Op-Art (a contraction of optical art) originally came from the Bauhaus period and “stressed the relationship of form and function within a framework of analysis and rationality. Students were taught to focus on the overall design, or entire composition, in order to present unified works” (Wikipedia).  Op Art really came into its own in the 1960s, first with black and white paintings in geometric forms and/or lines, and then later in the 1960s colour theory and contrasts began to be used by artists such as Bridget Riley and Victor Vasarely.  The stark images created in black and white are very dynamic and create a volatile relationship which, after a while, make your eyes hurt by looking at the strong contrasts.

By introducing colour, artists used the same premise, but enhanced their paintings using strong contrasts which have a different effect on the eye and create a more three-dimensional image.  The effect of equiluminance is used which can make an image seem to vibrate by using two contrasting colours which are the same tone.

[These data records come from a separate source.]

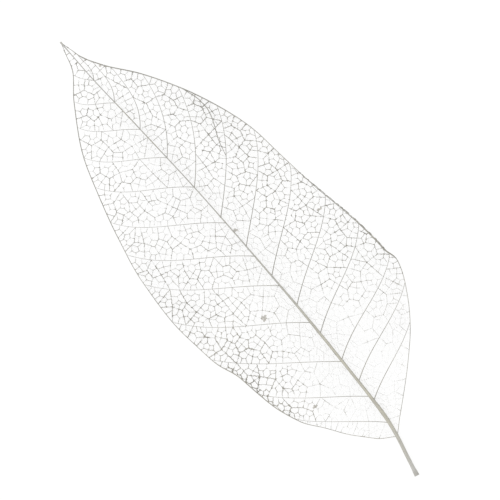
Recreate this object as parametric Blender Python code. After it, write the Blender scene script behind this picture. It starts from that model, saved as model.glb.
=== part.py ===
"""Skeleton leaf: the veins of one elliptic leaf, bare of soft tissue, lying on a table.

The leaf is drawn flat first, in millimetres: u runs across it, to the right of the
midrib, and v runs along the midrib from the blade's base to its tip. Side veins, cross
veins and the edge cut the flat blade into cells. The cells' edges become the struts of
the vein net, and lay() sets every flat point into the gently waved leaf.
"""

import math
import random

import bmesh
import bpy
import numpy as np

MM = 0.001

# Driving dimensions, in millimetres
BLADE_LENGTH = 134.0
STALK_LENGTH = 11.0
CENTRE = (2.44, 61.63)
CELL_AREA = 13.0
DRAW = 11
MIDRIB_STEPS = 32

# Half widths of the flat blade: share of the way from base to tip, then millimetres.
HALF_WIDTH = {
    1: [(0, 0), (0.03, 3.2), (0.06, 7.5), (0.10, 13.1), (0.15, 19.4), (0.20, 23.9),
        (0.25, 27.1), (0.30, 28.6), (0.35, 28.1), (0.45, 26.0), (0.55, 23.4), (0.65, 21.0),
        (0.75, 16.8), (0.85, 10.2), (0.92, 4.0), (0.96, 1.3), (1, 0.35)],
    -1: [(0, 0), (0.015, 4.7), (0.06, 10.5), (0.10, 14.4), (0.14, 18.7), (0.20, 22.4),
         (0.30, 25.1), (0.38, 26.6), (0.45, 27.4), (0.55, 26.4), (0.65, 23.4),
         (0.75, 18.9), (0.82, 15.0), (0.90, 7.6), (0.95, 2.2), (1, 0.35)],
}

# How far the midrib bows to the right of the straight line from base to tip.
MIDRIB_BOW = [(-0.085, -2.8), (-0.04, -1.35), (0, 0), (0.05, 1.05), (0.15, 1.7),
              (0.35, 2.35), (0.48, 2.3), (0.60, 2.1), (0.80, 1.05), (0.92, 0.3), (1, 0.2)]

MIDRIB_RADIUS = [(-0.083, 0.98), (-0.077, 0.95), (-0.062, 0.80), (0.0, 0.76),
                 (0.35, 0.66), (0.75, 0.52), (1.01, 0.42)]

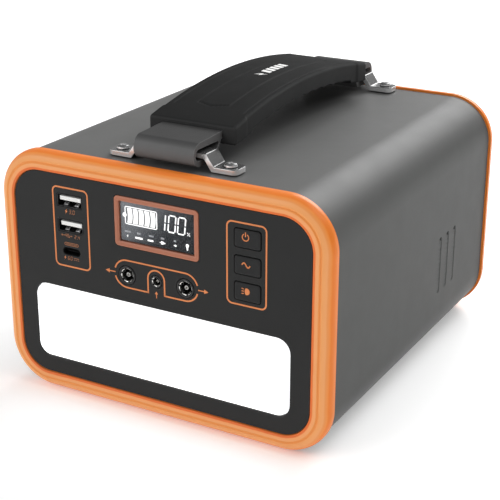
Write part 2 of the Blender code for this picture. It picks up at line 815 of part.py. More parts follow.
def make_outlets():
    step = PANEL_FACE - PANEL_THICK - GAP
    for name, x in (("ac_outlet_left", -OUTLET_X), ("ac_outlet_right", OUTLET_X)):
        half = OUTLET_HALF - GAP
        bm = bmesh.new()
        slab(bm, half, half, 2.7, x, OUTLET_Z, step - 1.0, PANEL_FACE + 0.2, "Y", 3)
        outlet = finish(name, bm, "black_plastic")
        half = OUTLET_HALF + 2.0
        bm = bmesh.new()
        slab(bm, half, half, 3.0, x, OUTLET_Z, step - 1.6, step, "Y", 3)
        join(outlet, name + "_flange", bm)
        half = OUTLET_HALF - 1.0
        bm = bmesh.new()
        slab(bm, half, half, 2.0, x, OUTLET_Z, 70.0, step - 0.8, "Y", 3)
        join(outlet, name + "_case", bm)
        slots = bmesh.new()
        box(slots, x - 7.45, x - 5.25, 82.0, 97.0, OUTLET_Z - 0.8, OUTLET_Z + 7.2)
        box(slots, x + 5.25, x + 7.45, 82.0, 97.0, OUTLET_Z - 0.8, OUTLET_Z + 6.2)
        rod(slots, 2.3, x, OUTLET_Z - 8.0, 82.0, 97.0, "Y", 12)
        cut(outlet, name + "_slots", slots)


def make_fan():
    y0, y1 = FAN_Y
    bm = bmesh.new()
    slab(bm, FAN_HALF, FAN_HALF, 3.0, 0, GRILLE_Z, y0, y1, "Y", 3)
    fan = finish("fan_frame", bm, "black_plastic")
    bm = bmesh.new()
    rod(bm, 23.2, 0, GRILLE_Z, y0 - 2, y1 + 2, "Y", 28)
    cut(fan, "fan_bore", bm)
    bm = bmesh.new()
    rod(bm, 9.0, 0, GRILLE_Z, y0 + 0.2, y0 + 2.4)
    join(fan, "fan_hub", bm)
    for index in range(3):
        spin = Matrix.Rotation(math.radians(30 + 60 * index), 4, "Y")
        move = Matrix.Translation((0, y0, GRILLE_Z)) @ spin
        near, far = 0.3 + 0.1 * index, 2.3 - 0.05 * index
        bm = bmesh.new()
        box(bm, -24.0, 24.0, near, far, -1.2, 1.2, move)
        join(fan, "fan_strut_" + str(index), bm)

    centre = Vector((0, (y0 + y1) / 2, GRILLE_Z))
    front, rear = y0 + 2.8 - centre.y, y1 - 0.4 - centre.y
    profile = [(0, rear), (8.8, rear), (9.4, rear - 0.5), (9.4, front), (0, front)]
    rotor = turned("fan_rotor", profile, "black_plastic", centre, "Y", 20, flip=True)
    for index in range(7):
        spin = Matrix.Rotation(math.radians(360 * index / 7 + 8), 4, "Y")
        pitch = Matrix.Rotation(math.radians(52), 4, "X")
        move = Matrix.Translation(centre + Vector((0, 0.9, 0)))
        bm = bmesh.new()
        box(bm, 8.6, 22.4, -0.6, 0.6, -4.6, 4.6, move @ spin @ pitch)
        join(rotor, "fan_blade_" + str(index), bm)


# ---------------------------------------------------------------- battery and electronics


def cell_centres():
    for column in range(CELLS_X):
        for row in range(CELLS_Y):
            x = (column - (CELLS_X - 1) / 2) * CELL_PITCH
            y = PACK_Y + (row - (CELLS_Y - 1) / 2) * CELL_PITCH
            yield x, y


def make_battery():
    z0, z1 = CELL_Z
    bm = bmesh.new()
    for x, y in cell_centres():
        rod(bm, CELL_RADIUS, x, y, z0, z1, "Z", 16)
    pack = finish("cell_pack", bm, "cell_wrap")
    top, bottom = bmesh.new(), bmesh.new()
    for row in range(CELLS_Y):
        y = PACK_Y + (row - 1) * CELL_PITCH
        box(top, -56, 56, y - 4, y + 4, z1 - 0.4, z1 + 0.5)
    for column in range(CELLS_X):
        x = (column - 1.5) * CELL_PITCH
        box(bottom, x - 4, x + 4, PACK_Y - 39, PACK_Y + 39, z0 - 0.5, z0 + 0.4)
    join(pack, "bars_top", top)
    join(pack, "bars_bottom", bottom)

    half_x = CELLS_X * CELL_PITCH / 2 + 1.0
    half_y = CELLS_Y * CELL_PITCH / 2 + 1.0
    for name, low, high in (("cell_holder_low", 14.0, 20.0), ("cell_holder_high", 71.0, 77.0)):
        bm = bmesh.new()
        slab(bm, half_x, half_y, 6.0, 0, PACK_Y, low, high, "Z", 3)
        holder = finish(name, bm, "holder_plastic")
        holes = bmesh.new()
        for x, y in cell_centres():
            rod(holes, CELL_RADIUS + 0.35, x, y, low - 2, high + 2, "Z", 16)
        cut(holder, name + "_holes", holes)

    bm = bmesh.new()
    slab(bm, half_x + 2.3, half_y + 2.3, 8.3, 0, PACK_Y, TRAY_Z, 25.0, "Z", 3)
    tray = finish("chassis_tray", bm, "holder_plastic")
    bm = bmesh.new()
    slab(bm, half_x + GAP, half_y + GAP, 6.3, 0, PACK_Y, TRAY_Z + 3.0, 30.0, "Z", 3)
    cut(tray, "tray_hollow", bm)

    front = PACK_Y - half_y - 3.0
    bm = bmesh.new()
    box(bm, -50, 50, front - 1.6, front, 28, 68)
    board = finish("bms_board", bm, "circuit_board")
    chips = bmesh.new()
    for index in range(6):
        x = -40 + 16 * index
        box(chips, x - 4, x + 4, front - 4.4, front - 1.2, 34, 43)
    box(chips, -12, 12, front - 3.2, front - 1.3, 52, 62)
    join(board, "bms_chips", chips)


def make_inverter():
    base = INVERTER_Z
    top = base + 1.6
    bm = bmesh.new()
    box(bm, -66, 66, -44, 62, base, top)
    board = finish("inverter_board", bm, "circuit_board")
    parts = bmesh.new()
    for x, y in ((-50, -32), (-32, -32), (-50, -14)):
        rod(parts, 7.0, x, y, top - 0.4, base + 22.0, "Z", 12)
    box(parts, 44, 58, -36, -16, top - 0.3, base + 14)
    box(parts, 40, 60, 6, 12, top - 0.3, base + 16)
    join(board, "inverter_parts", parts)

    low = top + GAP
    bm = bmesh.new()
    slab(bm, 17.0, 20.0, 1.0, 4, -22, low, low + 22.0, "Z", 1)
    core = finish("transformer", bm, "ferrite")
    windows = bmesh.new()
    for y in (-33.5, -10.5):
        box(windows, -20, 28, y - 4.0, y + 4.0, low + 4.5, low + 17.5)
    cut(core, "core_windows", windows)

    bm = bmesh.new()
    box(bm, -60, -22.4, 8, 54, low, low + 3.5)
    sink = finish("heat_sink", bm, "aluminium")
    fins = bmesh.new()
    for index in range(7):
        x = -60 + 6.0 * index
        box(fins, x, x + 1.6, 8, 54, low + 1.0, low + 20.0)
    join(sink, "heat_sink_fins", fins)


def smooth_path(corners, steps):
    """Points on a smooth curve that passes through the corners."""
    path = []
    for i in range(len(corners) - 1):
        p0 = Vector(corners[max(i - 1, 0)])
        p1, p2 = Vector(corners[i]), Vector(corners[i + 1])
        p3 = Vector(corners[min(i + 2, len(corners) - 1)])
        for step in range(steps):
            t = step / steps
            bend = 2 * p1 + (p2 - p0) * t + (2 * p0 - 5 * p1 + 4 * p2 - p3) * t * t
            path.append((bend + (3 * p1 - p0 - 3 * p2 + p3) * t**3) / 2)
    path.append(Vector(corners[-1]))
    return path


def lead(name, corners, radius, look):
    """A round lead: a curve with a bevel along a smooth path."""
    curve = bpy.data.curves.new(name, "CURVE")
    curve.dimensions = "3D"
    curve.bevel_depth = radius * MM
    curve.bevel_resolution = 2
    curve.use_fill_caps = True
    path = smooth_path(corners, 4)
    spline = curve.splines.new("POLY")
    spline.points.add(len(path) - 1)
    for point, here in zip(spline.points, path):
        point.co = (*(here * MM), 1)
    add_object(name, curve, look)


def make_leads():
    for name, x, look in (("lead_red", 22.0, "red_lead"), ("lead_black", 34.0, "black_lead")):
        corners = [
            (x, -55.0, 62.0),
            (x, -60.5, 66.0),
            (x, -62.0, 76.0),
            (x, -60.0, 87.0),
            (x, -54.0, 92.0),
            (x, -47.0, 90.0),
        ]
        lead(name, corners, 2.2, look)


make_shell()
make_bezels()
make_feet()
make_front_panel()
make_lamp()
make_display()
make_usb()
make_jack("dc_out_left", OUT_JACK_X[0], OUT_JACK_RADIUS, OUT_BORE, OUT_PIN)
make_jack("dc_in", IN_JACK_X, IN_JACK_RADIUS, IN_BORE, IN_PIN)
make_jack("dc_out_right", OUT_JACK_X[1], OUT_JACK_RADIUS, OUT_BORE, OUT_PIN)
make_io_board()
make_buttons()
make_grip()
make_strap()
make_brackets()
make_rear_panel()
make_rear_screws()
make_outlets()
make_fan()
make_battery()
make_inverter()
make_leads()
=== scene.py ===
"""Looks of the portable power station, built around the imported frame.

Sizes here are millimetres in the frame's own axes: +X to the right, +Y to the rear, +Z up.
"""

import json
import math

import bmesh
import bpy
from mathutils import Euler, Matrix, Vector


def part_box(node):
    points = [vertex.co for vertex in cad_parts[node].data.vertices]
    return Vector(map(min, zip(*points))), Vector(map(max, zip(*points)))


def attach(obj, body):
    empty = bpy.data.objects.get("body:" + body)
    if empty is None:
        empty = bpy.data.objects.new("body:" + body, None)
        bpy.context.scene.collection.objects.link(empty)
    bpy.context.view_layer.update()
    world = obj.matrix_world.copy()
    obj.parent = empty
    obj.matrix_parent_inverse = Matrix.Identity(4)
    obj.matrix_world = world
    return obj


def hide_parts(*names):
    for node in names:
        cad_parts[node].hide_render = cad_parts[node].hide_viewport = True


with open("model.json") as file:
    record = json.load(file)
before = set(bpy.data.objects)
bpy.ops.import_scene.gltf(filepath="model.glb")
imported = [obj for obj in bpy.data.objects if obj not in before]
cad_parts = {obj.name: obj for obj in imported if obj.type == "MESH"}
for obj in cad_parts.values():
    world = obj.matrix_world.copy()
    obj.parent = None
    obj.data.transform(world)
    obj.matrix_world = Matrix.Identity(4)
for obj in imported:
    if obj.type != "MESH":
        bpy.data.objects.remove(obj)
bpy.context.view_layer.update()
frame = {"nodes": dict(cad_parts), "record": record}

MM = 0.001


class Extent:
    """A CAD node's extent in millimetres: its corners, its middle and half its size."""

    def __init__(self, node):
        low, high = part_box(node)
        self.low, self.high = low / MM, high / MM
        self.x, self.y, self.z = [(a + b) / 2 for a, b in zip(self.low, self.high)]
        self.half_x, self.half_y, self.half_z = [(b - a) / 2 for a, b in zip(self.low, self.high)]
        self.spot = (self.x, self.z)


# ---- sizes read from the frame

BEZEL = Extent("front_bezel")
HALF_X = BEZEL.high.x
HALF_Z = BEZEL.half_z
BODY_Z = BEZEL.z
FACE_Y = -BEZEL.low.y
SHELL = Extent("shell")
SHELL_INSET = HALF_X - SHELL.high.x
SHELL_WALL = 2.0
CORNER = 22.5
CORNER_STEPS = 24

PANEL = Extent("front_panel")
PANEL_Y = PANEL.low.y
PANEL_CORNER = 13.7
INK = 0.07  # how far printed marks stand proud

LAMP = Extent("lamp_diffuser")
LAMP_CORNER = 6.2
DISPLAY = Extent("display_bezel")
DISPLAY_BORDER = 2.25
LCD = Extent("lcd_module")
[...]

In “2170 VP-106, 1969”, Victor Vasarely uses sphere shape to distort the basic grid pattern of the background.  By using just two colours here, and lightening the tone of the blue towards the centre of the sphere, it appears to be as if a huge bubble is trying to burst from the canvas, and the centre of the bubble appears to be moving towards you.

In “Untitled”, he again uses sphere pushing out of the canvas, but this time in complementary red and green, using the tonal range of the colour and the size of the square grid to create a very three-dimensional effect.  There are no dimensions to this piece on Bridgeman Education but I imagine that, if it was big enough and you stood in the front of the canvas with your eyeline at the centre it would feel as if you were falling forwards!